Ha ragione Giuliano Ferrara (cfr. il suo articolo "Ecco il grande sbaglio della sinistra sul Cav.", Il Giornale – 26 febbraio 2012), per spiegare la ragione dell’appoggio sempre più convinto che Berlusconi sta dando al governo tecnico presieduto da Monti servono a poco le dietrologie giudiziarie (come piace ai gossippari politically correct di Repubblica), ma occorre guardare alla sostanza politica delle cose. Il governo Monti è riuscito a fare la riforma delle pensioni che il primo governo Berlusconi aveva proposto nell’oramai lontano 1994 e che fu affossata dalla manovra di accerchiamento congiunta dei sindacati, della sinistra trogloditica e della Lega di Bossi (che in quanto a trogloditismo può dare lezioni a tutti).

Adesso il ministro Fornero si accinge a varare quella riforma del mercato del lavoro che il secondo governo Berlusconi aveva messo in agenda nel 2001, e che per tutto il corso della XIV legislatura fu al centro di un estenuante e infruttuoso braccio di ferro. In sostanza, l’apprezzamento che l’imprenditore milanese manifesta in modo netto nei confronti dell’esecutivo Monti si spiega anzitutto con il vedere finalmente realizzati alcuni obiettivi importanti. Obiettivi che costituivano parte programmatica sostanziale della sua discesa in campo: misure di ammodernamento dell’economia in grado di far crescere il paese sotto il profilo politico e anche sotto quello civile. Misure, vale la pena di ricordarlo, che non appartengono all’ideologia ultraliberista (la si chiami "mercatista" o "anarcocapitalista") ma che si ascrivono più pianamente al buon senso liberale.

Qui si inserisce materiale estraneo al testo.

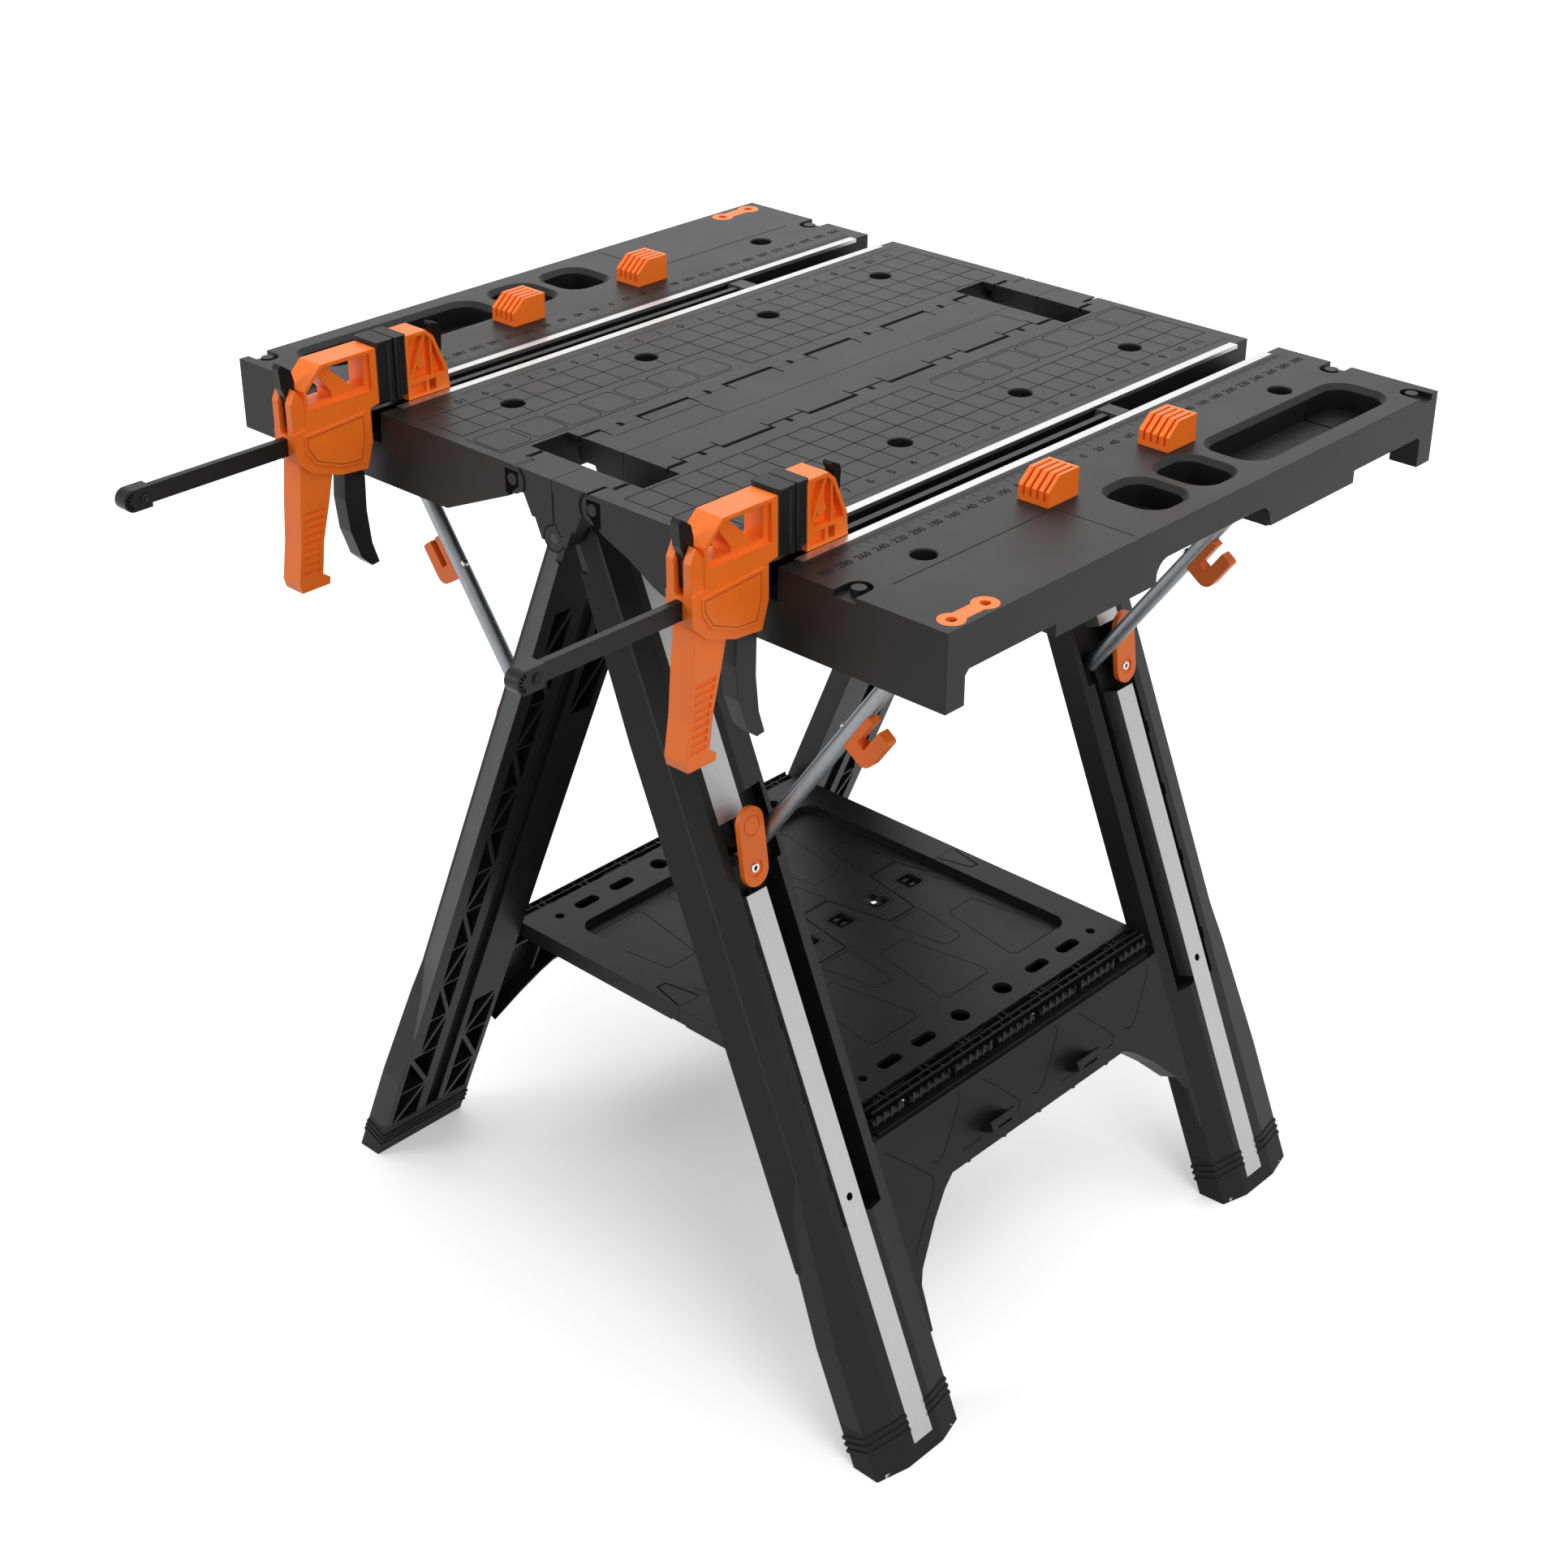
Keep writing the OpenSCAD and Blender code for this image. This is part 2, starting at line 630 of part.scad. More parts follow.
// Tray halves
seam_x = 0.25;
seam_knuckles = [-150, -100, -50, 0, 50, 100, 150];
module tray_leaf() {
  difference() {
    union() {
      block([seam_x, 215], [-tray_half, tray_half], [250, tray_z]);
      // Hinge strip at the outer end
      rod_y(tray_pin[0], tray_pin[1], 4.5, -tray_half, tray_half);
      block([214, tray_pin[0]], [-tray_half, tray_half], [251.5, 257.5]);
      for (y = [-190 : 9.5 : 190])
        block([214, 234], [y - 1.2, y + 1.2], [252, 262.5]);
    }
    // Dished floor
    soft_block([-167, 167], [-162, 162], [258.6, tray_z + 1], 16);
    // Cells of the underside
    for (x = [[12, 58], [62, 110], [114, 164]], y = [-140, -84, -28, 28, 84, 140])
      block(x, [y - 26, y + 26], [249, 255.4]);
    for (y = [-140, -84, -28, 28, 84, 140])
      block([170, 211], [y - 26, y + 26], [249, 262]);
    // Holes through the rim
    for (y = [-162, 162]) translate([192, y, 240]) cylinder(r = 4.5, h = 40);
    for (y = [-30, 30]) translate([192, y, 240]) cylinder(r = 9, h = 40);
    for (y = [-126.6, -80.7, 80.7, 126.6])
      soft_block([186, 198], [y - 14, y + 14], [240, 280], 5.5);
    // Latch holes across the seam
    for (y = [-125, -75, -25, 25, 75, 125])
      block([-10, 10], [y - 7, y + 7], [240, 280]);
    // Edge relief that lets the undersides close together
    block([-1, 9], [-tray_half - 1, tray_half + 1], [249, 251.3]);
    for (y = seam_knuckles)
      rod_y(0, seam_z, 4.5, y - 10.4, y + 10.4);
    // Gaps for the lugs of the frame
    for (y = lug_y)
      block([214.5, 240], [y - 4.4, y + 4.4], [240, 270]);
    rod_y(tray_pin[0], tray_pin[1], 2.55, -200, 200);
  }
}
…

Fissato questo quadro generale, occorre svolgere un altro pezzo di ragionamento, senza soffermarsi, come fa Ferrara, sui ritardi culturali della sinistra. Su quel versante politico, infatti, i danni provocati dall’egemonia del salottismo radical-chic sono troppo evidenti per ogni ulteriore commento. Occorre chiedersi, invece, perché le riforme liberali di buon senso non siano state realizzate da governi legittimati direttamente dal voto popolare (e forti di non trascurabili maggioranze in parlamento), ma vengano fatte da un esecutivo tecnico, di emanazione presidenziale (sostenuto in parlamento da una maggioranza di emergenza nazionale). Schematizzando al massimo la questione, di questa curiosa circostanza sono possibili due linee di lettura. Una prima scuola di pensiero riporta l’insuccesso dei governi elettivi a una ragione che possiamo definire antropologica. L’italiano è l’uomo del Guicciardini, chiuso egoisticamente nell’orizzonte ristretto del proprio "particulare", incapace di farsi carico dell’interesse comune. Da questo difetto genetico deriverebbe il carattere selvaggiamente corporativo della nostra società e la sua strutturale impossibilità ad essere gestita con mezzi ordinari e con procedure democratiche. In una simile situazione culturale e sociale dover raccogliere il consenso significa condannarsi all’immobilità.

Una seconda scuola di pensiero riporta l’insuccesso dei governi elettivi a un fattore istituzionale. Gli esecutivi legittimati dal voto popolare non dispongono dei mezzi costituzionali adeguati per perseguire gli obiettivi che si sono dati. Il loro insuccesso, perciò, non dipende da un’insufficienza genetica della pianta umana italica, ma dal non aver predisposto le necessarie modifiche a una costituzione nata in un’altra epoca storica e afflitta da una sindrome perfettamente comprensibile in un paese appena uscito da una dittatura: il cosiddetto complesso del tiranno. Personalmente, pur non sottovalutando la vischiosità del tessuto connettivo della società italiana, propendo per questa seconda spiegazione.

Se le cose stanno così, però, non basta compiacersi dei successi programmatici del governo in carica, ma occorre darsi da fare per realizzare quel minimo di revisione istituzionale (regolamenti parlamentari, poteri del premier, superamento del bicameralismo simmetrico) che tornerà utile in futuro quando, passata l’emergenza, si dovrà necessariamente tornare alle procedure democratiche.